> _Request_
Reproduce the entries shown below only from the line with "function piece(name, geometry, finish)" down to the line with "before = set(bpy.data.objects)", keeping both end lines and copying each one exactly.

> _Stored rows_
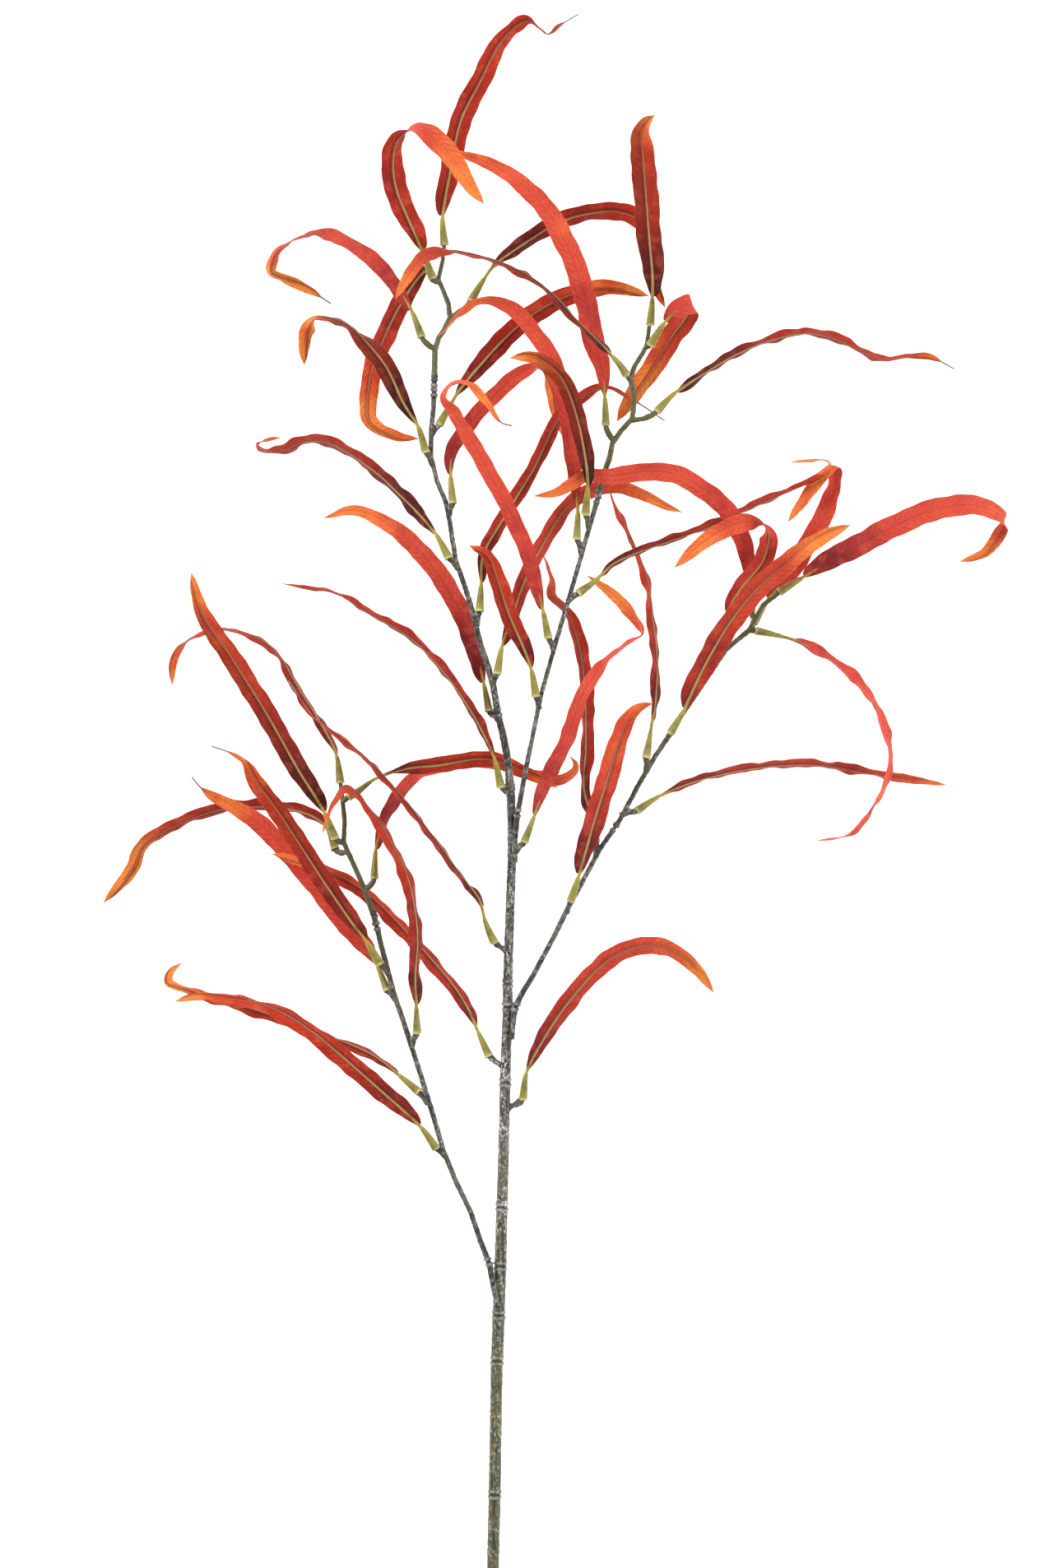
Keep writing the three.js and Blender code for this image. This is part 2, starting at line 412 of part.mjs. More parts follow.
/** A closed body through rings of points. Strips named in crossed are split the other way. */
function loft(rings, crossed = []) {
  const sides = rings[0].length;
  const positions = rings.flat().flatMap((point) => [point.x, point.y, point.z]);
  const index = [];
  for (let i = 0; i + 1 < rings.length; i++) {
    for (let j = 0; j < sides; j++) {
      const next = (j + 1) % sides;
      const [a, b] = [i * sides + j, i * sides + next];
      const [d, c] = [a + sides, b + sides];
      index.push(...(crossed.includes(j) ? [a, b, d, b, c, d] : [a, b, c, a, c, d]));
    }
  }
  const last = (rings.length - 1) * sides;
  for (let j = 1; j + 1 < sides; j++) {
    index.push(0, j + 1, j, last, last + j, last + j + 1);
  }
  const geometry = new THREE.BufferGeometry();
  geometry.setAttribute("position", new THREE.Float32BufferAttribute(positions, 3));
  geometry.setIndex(index);
  return geometry;
}

/** A round ring with its first point on the face direction. */
function circle(place, radius, sides) {
  return Array.from({ length: sides }, (_, j) => {
    const angle = (2 * Math.PI * j) / sides;
    return place.point.clone()
      .addScaledVector(place.face, radius * Math.cos(angle))
      .addScaledVector(place.side, radius * Math.sin(angle));
  });
}

/** A stem along its centreline, with its collars as low rings. */
function stemBody({ line, sides, collars }) {
  const path = trace(line);
  carryUpright(path);
  const stops = line.map((station, i) => ({ distance: path[i * LINE_STEPS].distance, radius: station[3] }));
  const radiusAt = (distance) => {
    const found = stops.findIndex((stop) => stop.distance >= distance);
    const i = THREE.MathUtils.clamp(found, 1, stops.length - 1);
    const share = (distance - stops[i - 1].distance) / (stops[i].distance - stops[i - 1].distance);
    return THREE.MathUtils.lerp(stops[i - 1].radius, stops[i].radius, share);
  };
  const ridges = collars.map((y) => path.find((here) => here.point.y + SPRAY_MIDDLE.y >= y).distance);
  const clear = stops.filter((stop, i) => i === 0 || i === stops.length - 1
    || ridges.every((ridge) => Math.abs(ridge - stop.distance) > 2 * COLLAR_HALF));
  const rings = clear.map((stop) => [stop.distance, stop.radius]);
  for (const ridge of ridges) {
    for (const [shift, swell] of [[-COLLAR_HALF, 0], [0, COLLAR_SWELL], [COLLAR_HALF, 0]]) {
      rings.push([ridge + shift, radiusAt(ridge + shift) + swell]);
    }
  }
  rings.sort((a, b) => a[0] - b[0]);
  const circles = rings.map(([distance, radius]) => circle(at(path, distance), radius, sides));
  return { path, geometry: loft(circles) };
}

/** The short spur that carries a leaf's sleeve, from inside its stem to just short of the mouth. */
function stub(stemPath, leafPath) {
  const mouth = leafPath[0];
  const end = mouth.point.clone().addScaledVector(mouth.along, -GAP);
  const nearest = stemPath.reduce((best, here) =>
    here.point.distanceTo(end) < best.point.distanceTo(end) ? here : best);
  const reach = nearest.point.distanceTo(end);
  const back = Math.min(reach / 2, nearest.distance);
  const root = at(stemPath, nearest.distance - back).point;
  const bend = end.clone().addScaledVector(mouth.along, -reach / 2);
  const curve = new THREE.QuadraticBezierCurve3(root, bend, end);
  const path = STUB_STOPS.map((t) => ({ point: curve.getPoint(t), along: curve.getTangent(t), share: t }));
  carryUpright(path);
  return loft(path.map((here) => {
    const place = { ...here, face: here.up, side: here.along.clone().cross(here.up) };
    return circle(place, THREE.MathUtils.lerp(STUB_ROOT, STUB_END, here.share), STUB_SIDES);
  }));
}

/** How sharply a leaf bends toward its right edge near one distance, per millimetre. */
function bendToRight(path, distance) {
  const turn = at(path, distance + BEND_REACH).along.sub(at(path, distance - BEND_REACH).along);
  return turn.dot(at(path, distance).side) / (2 * BEND_REACH);
}

/** Half the blade's width at a share of its length: a quick rise, then a long taper. */
function bladeShape(share) {
  const rise = Math.sin((Math.PI / 2) * Math.min(1, share / RISE_SHARE)) ** RISE_POWER;
  const taper = Math.max(0, (share - TAPER_FROM) / (1 - TAPER_FROM)) ** TAPER_BEND;
  return rise * (1 - taper) ** TAPER_POWER;
}

/** One ring of a leaf: rib, right edge above and below, middle below, left edge below and above. */
function leafRing(place, { right, left, lift, keel, middle, edge, rib }) {
  const point = (across, out) =>
    place.point.clone().addScaledVector(place.side, across).addScaledVector(place.face, out);
  return [
    point(0, middle + rib), point(right, lift - keel + edge), point(right, lift - keel - edge),
    point(0, -middle), point(-left, -lift - keel - edge), point(-left, -lift - keel + edge),
  ];
}

function roundRing(place, radius) {
  const across = radius * Math.cos(Math.PI / 6);
  const sizes = { right: across, left: across, lift: 0, keel: 0, middle: radius, edge: radius / 2, rib: 0 };
  return leafRing(place, sizes);
}

/** Where a leaf reaches the surface it lies flat on it, its full thickness above. */
function layDown(ring) {
  for (const [one, other] of [[0, 3], [1, 2], [5, 4]]) {
    const [low, high] = ring[one].z < ring[other].z ? [ring[one], ring[other]] : [ring[other], ring[one]];
    low.z = Math.max(low.z, 0);
    high.z = Math.max(high.z, BLADE);
  }
  return ring;
}

/** Distances along the blade for its rings, closer together where the leaf bends or twists. */
function bladeStops(path, from, to) {
  const stops = [from];
  let since = 0;
  for (let i = 1; i < path.length; i++) {
    const [a, b] = [path[i - 1], path[i]];
    if (b.distance <= from || b.distance >= to) continue;
    const bend = THREE.MathUtils.radToDeg(a.along.angleTo(b.along) + a.side.angleTo(b.side));
    since += (b.distance - a.distance) / RING_STEP + bend / RING_TURN;
    if (since >= 1 && to - b.distance > LAST_STEP) {
      stops.push(b.distance);
      since = 0;
    }
  }
  return [...stops, to];
}

/** One leaf: plastic sleeve, bare stalk, waved blade with a raised rib, and its wire if it shows. */
function leafBody({ wide, line, stalk = STALK_LENGTH, wire = 0 }, number) {
  const path = trace(line);
  face(path, line);
  const length = path.at(-1).distance;
  const bladeStart = SLEEVE_LENGTH + stalk;
  const bladeEnd = length - wire;
  const rings = [
    roundRing(at(path, 0), SLEEVE_MOUTH),
    roundRing(at(path, SLEEVE_WAIST_AT), SLEEVE_WAIST),
    roundRing(at(path, SLEEVE_LENGTH), SLEEVE_NECK),
  ];
  if (stalk > LONG_STALK) rings.push(roundRing(at(path, SLEEVE_LENGTH + STALK_LENGTH), STALK));
  const stops = bladeStops(path, bladeStart, bladeEnd);
  stops.forEach((stop) => {
    const share = (stop - bladeStart) / (bladeEnd - bladeStart);
    const half = Math.max(0.5 * wide * bladeShape(share), STALK);
    const keel = KEEL * (half - STALK);
    const swing = Math.sin((2 * Math.PI * stop) / WAVE_LENGTH + WAVE_SHIFT * number);
    const calm = Math.min(1, half / CALM_WIDTH);
    const bend = bendToRight(path, stop);
    rings.push(layDown(leafRing(at(path, stop), {
      right: Math.min(half * (1 + EDGE_WAVE * swing), BEND_ROOM / Math.max(bend, 0.01)),
      left: Math.min(half * (1 - EDGE_WAVE * swing), BEND_ROOM / Math.max(-bend, 0.01)),
      lift: calm * WAVE * swing,
      keel,
      middle: BLADE / 2,
      edge: BLADE / 2,
      rib: RIB_PROUD * (1 - RIB_FADE * share),
    })));
  });
  if (wire) {
    rings.pop();
    rings.push(roundRing(at(path, bladeEnd), WIRE), roundRing(at(path, length), WIRE));
    rings.slice(-2).forEach(layDown);
  }
  return { path, geometry: loft(rings, [2, 3]) };
}

/** A merged closed mesh as a solid that can be joined to others. */
function toSolid(geometry) {
  const merged = mergeVertices(geometry, 1e-4);
  return new wasm.Manifold(new wasm.Mesh({
    numProp: 3,
    vertProperties: Float32Array.from(merged.attributes.position.array),
    triVerts: Uint32Array.from(merged.index.array),
  }));
}

function toGeometry(solid) {
  const { vertProperties, triVerts } = solid.getMesh();
  const geometry = new THREE.BufferGeometry();
  geometry.setAttribute("position", new THREE.Float32BufferAttribute(vertProperties, 3));
  geometry.setIndex(Array.from(triVerts));
  return geometry;
}

function piece(name, geometry, finish) {
  geometry.computeVertexNormals();
  const mesh = new THREE.Mesh(geometry, FINISHES[finish]);
  mesh.name = name;
  return mesh;
}

const spray = new THREE.Group();
const leaves = LEAVES.map((leaf, i) => ({ ...leafBody(leaf, i), on: leaf.on }));
leaves.forEach(({ geometry }, i) => {
  spray.add(piece(`leaf_${String(i + 1).padStart(2, "0")}`, geometry, "leaf"));
});
for (const [name, stem] of Object.entries(STEMS)) {
  const body = stemBody(stem);
  let solid = toSolid(body.geometry);
  for (const leaf of leaves.filter(({ on }) => on === name)) {
    const endOnStem = leaf.path[0].point.distanceTo(body.path.at(-1).point) < JOINT_REACH;
    if (!endOnStem) solid = solid.add(toSolid(stub(body.path, leaf.path)));
  }
  spray.add(piece(name, toGeometry(solid), stem.finish));
}

export default spray;
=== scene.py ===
"""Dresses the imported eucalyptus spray: cloth blades, moulded ribs and sleeves, wires and bark.

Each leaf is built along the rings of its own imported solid, and each stem over its solid's surface.
Lengths are metres, and a name that ends in _mm holds millimetres. The spray points along +Y and
lies on the surface z = 0. Numbers in a row of the drawing are millimetres from the cut end.
"""

from __future__ import annotations

import itertools
import logging
import math
from collections.abc import Sequence
from dataclasses import dataclass, field
from enum import Enum

import bmesh
import bpy
import numpy as np
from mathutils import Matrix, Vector, noise

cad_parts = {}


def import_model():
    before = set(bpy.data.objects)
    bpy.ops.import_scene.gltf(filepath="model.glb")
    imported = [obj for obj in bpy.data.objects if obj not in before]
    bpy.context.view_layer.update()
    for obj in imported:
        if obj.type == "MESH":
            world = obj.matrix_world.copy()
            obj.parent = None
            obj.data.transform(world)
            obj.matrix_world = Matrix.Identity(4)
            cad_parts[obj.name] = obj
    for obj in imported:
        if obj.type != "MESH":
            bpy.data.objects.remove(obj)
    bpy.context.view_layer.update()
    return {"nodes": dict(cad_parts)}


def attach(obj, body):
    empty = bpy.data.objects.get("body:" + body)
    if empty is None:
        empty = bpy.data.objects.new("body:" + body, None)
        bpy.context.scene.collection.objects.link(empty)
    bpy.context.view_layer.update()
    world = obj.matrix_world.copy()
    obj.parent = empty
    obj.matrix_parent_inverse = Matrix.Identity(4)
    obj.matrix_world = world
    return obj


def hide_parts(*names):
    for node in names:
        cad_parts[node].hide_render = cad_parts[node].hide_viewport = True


LOG = logging.getLogger("spray")
MM = 0.001
SPRAY_MIDDLE_MM = np.array([37.0, 495.0, 0.0])
WELD = 0.00002
RING_SIZE = 6
PAIRINGS = np.array(list(itertools.permutations(range(RING_SIZE))))
FAR_OFF = 1e6

Colour = tuple[float, float, float]
Stops = Sequence[tuple[float, Colour]]


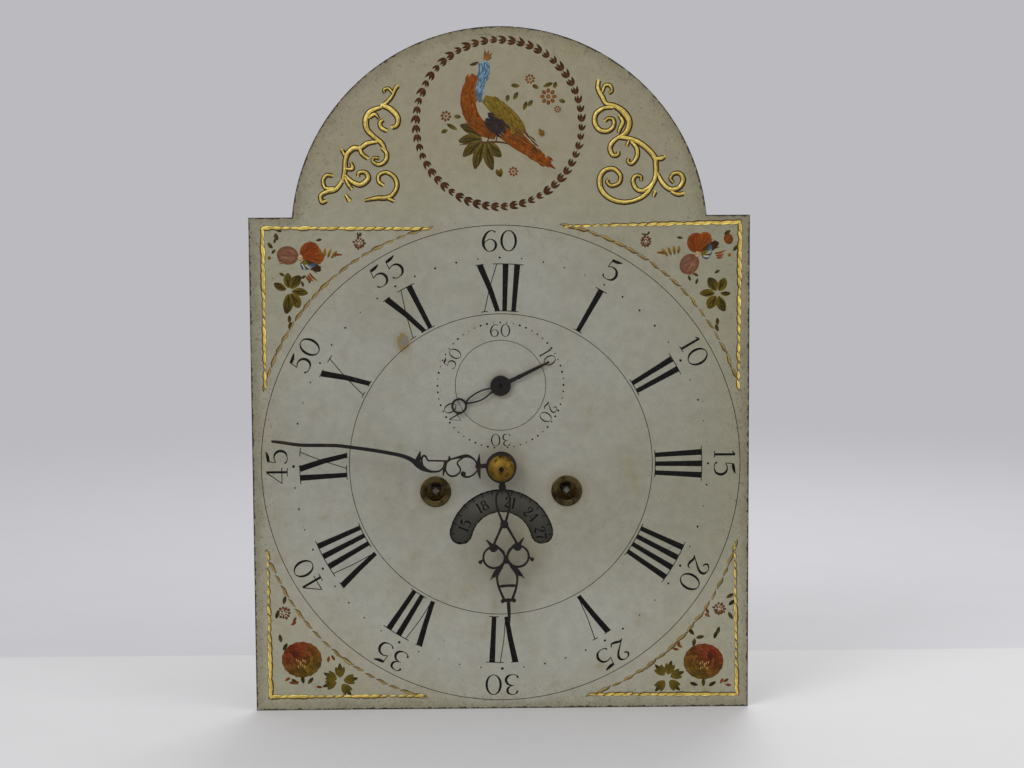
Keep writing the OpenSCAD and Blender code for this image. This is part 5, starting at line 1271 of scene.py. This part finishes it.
class CLOCK_OT_flowers(ClockOperator):
    """Paints the corners' pansies, roses, leaves and small flowers"""
    bl_idname = "clock.flowers"
    bl_label = "Paint the corner flowers"

    def execute(self, context):
        d = self.dial()
        paint = brushed_paint("flower paint", d)
        drawing = Drawing(CENTRE)
        for side in (-1, 1):
            pansy(drawing, Vector((-121.3, 128.1) if side < 0 else (120.3, 128.6)), 0 if side < 0 else -62)
            if side < 0:
                sprig, leaves = Vector((-128.4, 107.8)), (
                    (-150, 10, 7), (172, 12, 6.6), (-98, 9.6, 5.2), (-38, 9.6, 6.6), (2, 9, 5.6),
                    (62, 8.2, 4.8))
            else:
                sprig, leaves = Vector((132.8, 104.6)), (
                    (-150, 8.8, 6.8), (158, 9.8, 6), (-90, 8.8, 5), (-30, 9, 6.6), (25, 8.4, 6), (90, 6, 3))
            for k, (bearing, length, width) in enumerate(leaves):
                bearing *= side
                foot = polar(sprig, 1.9, bearing)
                drawing.leaf(foot, bearing, length, width, LEAF, DARK if k % 2 else OLIVE, 0.01, 0.04 * side)
                for lean in (-9, 6):
                    drawing.leaf(foot, bearing + lean, length * 0.8, 1.4, OLIVE if lean > 0 else DARK, DARK,
                                 0.04)
            for dx, dz, bearing in ((0, -15, 180), (1.4, -19, 160), (-12, 26, 40), (-8, 31, 20), (-5, 36, 60)):
                drawing.leaf((sprig.x - side * dx * 0.8, sprig.y + dz), side * bearing, 4.4, 2.4, DARK, OLIVE,
                             0.01)
            ring_flower(drawing, (89 if side > 0 else -85.5, 136.5), 3.1, srgb(124, 54, 26), 3 + side)
            for i in range(4):
                drawing.leaf((side * (99.6 - i * 1.3), 128.4 + i * 0.4), side * (20 + i * 22), 2.8, 1.3,
                             srgb(112, 58, 18), BROWN, 0.01 * i)
            if side > 0:
                drawing.spot((139.4, 137.8), 2.9, srgb(118, 64, 18), BROWN, 0.06, 1.2, 0.3)
            else:
                for x, z, bearing in ((-137, 137, 20), (-134.5, 139.5, -50), (-139.5, 134, -10),
                                      (-138.5, 130.5, 40)):
                    drawing.leaf((x, z), bearing, 3.4, 1.8, DARK, OLIVE, 0.01)
            drawing.spot((side * 140, 128), 1.2, OLIVE, STRAW)
            for i in range(4):
                drawing.leaf((side * (102.4 + i * 2.1), 127.4 + i * 0.5), side * (-36 + i * 15), 6 - i * 0.3, 2,
                             OLIVE, STRAW, 0.01)
            for i, (x, z) in enumerate(((121, 115.3), (116.2, 112.4), (119.5, 110.4), (131, 117), (108, 139))):
                drawing.leaf((side * x, z), side * (40 * i - 60), 3.6, 1.8, DARK, OLIVE, 0.01)
        # Of each lower corner: the rose, its leaf, then the sprays and dabs, all from the rose's middle
        for side, bloom, stem, leaves, sprays, dabs, small in (
                (-1, (-124, -120.6), (-100.6, -134.4), (-62, 0, 81, 143, -107),
                 ((-12.6, 11, -10), (-11.4, 6, 30), (-2.6, -15.4, -50), (0.8, -15, -10), (3.6, -15.2, 40),
                  (-15.6, 26, 20), (-10.8, 35, 15)),
                 ((18.4, 2.6, 150), (16.8, 2, 190), (8.6, -17, 100), (-10.6, -13.2, 60), (-8, -14.2, 100),
                  (-5.6, -15.2, 70), (-5, 23.4, 30), (-6.4, 21.8, 60)), (-10.6, 29.4)),
                (1, (124.8, -124), (102.2, -134.2), (-41, 14, 70, 135, -139),
                 ((-4.6, 15, 80), (-6, 17, -40), (-5.4, 14.6, 190), (6.6, 14.4, 20), (8.4, 17, 15),
                  (-3.6, -15, -70), (0, -15.6, 0), (3.4, -15.4, 60), (14.2, 40, 60), (15.6, 35.4, 50),
                  (15.4, 31, 150)),
                 ((-14.6, 10.4, -30), (-13.2, 9, -60), (-15.4, 7.6, -80), (10.4, -14, 30), (12.4, -13, 60),
                  (13.6, -14.6, 100), (3, 30, -20), (4, 28.2, -60)), (9.8, 33))):
            rose(drawing, bloom, side)
            for bearing in leaves:
                foot = polar(stem, 2.4, bearing)
                for split in (-22, 0, 22):
                    drawing.leaf(foot, bearing + split, 8.8 if split == 0 else 7, 3.2,
                                 LEAF, OLIVE if split else DARK, 0.012 + 0.006 * (split == 0))
            for i, (dx, dz, bearing) in enumerate(sprays):
                drawing.leaf((bloom[0] + dx, bloom[1] + dz), bearing, 5, 2.5, DARK if i % 2 else OLIVE, DARK,
                             0.01)
            for i, (dx, dz, bearing) in enumerate(dabs):
                drawing.leaf((bloom[0] + dx, bloom[1] + dz), bearing, 3.8, 1.9,
                             srgb(124, 62, 24) if i % 2 else BROWN, BROWN, 0.015)
            ring_flower(drawing, (bloom[0] + small[0], bloom[1] + small[1]), 3.5, srgb(124, 62, 26), 11 + side,
                        False)
        drawing.place("corner_flowers", paint)
        return {"FINISHED"}


class CLOCK_OT_wreath(ClockOperator):
    """Paints the wreath of paired leaves in the arch"""
    bl_idname = "clock.wreath"
    bl_label = "Paint the wreath"

    def execute(self, context):
        d = self.dial()
        paint = brushed_paint("wreath paint", d)
        pair, stem = loose_piece(), Drawing(CENTRE)
        for side in (1, -1):
            pair.paint([(1.9, side * 0.2, 0.9), (0.7, side * 1, 1.8), (-0.9, side * 1.75, 1.4),
                        (-2.4, side * (1.9 + 0.4 * side), 0.3)], srgb(72, 40, 24), srgb(48, 28, 16), 0.09, 3)
        pair.paint([(2, 0, 0.8), (0.6, -0.1, 2), (-1.2, -0.2, 1.5), (-2.5, -0.3, 0.4)], srgb(80, 50, 22),
                   srgb(56, 32, 16), 0.11, 0)
        line = [tuple(polar(WREATH, WREATH_RADIUS, 3 + 354 * i / 90)) for i in range(91)]
        meshes = [strokes_along(pair, line, paint, 5.6, 0, 1, 1, 3, 0.2, 0.16)]
        for i in range(44):
            radius = WREATH_RADIUS + 0.4 * math.sin(i * 1.7)
            a, b = (polar(WREATH, radius, 360 * (i + k) / 44) for k in (0.1, 0.9))
            stem.paint([(*a, 0.15), (*((a + b) / 2), 0.35), (*b, 0.15)], srgb(104, 82, 50), raised=0.05,
                       steps=0)
        twig = stem.mesh("stem")
        twig.materials.append(paint)
        settle(joined(meshes + [twig], "wreath"), "wreath", paint)
        return {"FINISHED"}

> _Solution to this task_
function piece(name, geometry, finish) {
  geometry.computeVertexNormals();
  const mesh = new THREE.Mesh(geometry, FINISHES[finish]);
  mesh.name = name;
  return mesh;
}

const spray = new THREE.Group();
const leaves = LEAVES.map((leaf, i) => ({ ...leafBody(leaf, i), on: leaf.on }));
leaves.forEach(({ geometry }, i) => {
  spray.add(piece(`leaf_${String(i + 1).padStart(2, "0")}`, geometry, "leaf"));
});
for (const [name, stem] of Object.entries(STEMS)) {
  const body = stemBody(stem);
  let solid = toSolid(body.geometry);
  for (const leaf of leaves.filter(({ on }) => on === name)) {
    const endOnStem = leaf.path[0].point.distanceTo(body.path.at(-1).point) < JOINT_REACH;
    if (!endOnStem) solid = solid.add(toSolid(stub(body.path, leaf.path)));
  }
  spray.add(piece(name, toGeometry(solid), stem.finish));
}

export default spray;
=== scene.py ===
"""Dresses the imported eucalyptus spray: cloth blades, moulded ribs and sleeves, wires and bark.

Each leaf is built along the rings of its own imported solid, and each stem over its solid's surface.
Lengths are metres, and a name that ends in _mm holds millimetres. The spray points along +Y and
lies on the surface z = 0. Numbers in a row of the drawing are millimetres from the cut end.
"""

from __future__ import annotations

import itertools
import logging
import math
from collections.abc import Sequence
from dataclasses import dataclass, field
from enum import Enum

import bmesh
import bpy
import numpy as np
from mathutils import Matrix, Vector, noise

cad_parts = {}


def import_model():
    before = set(bpy.data.objects)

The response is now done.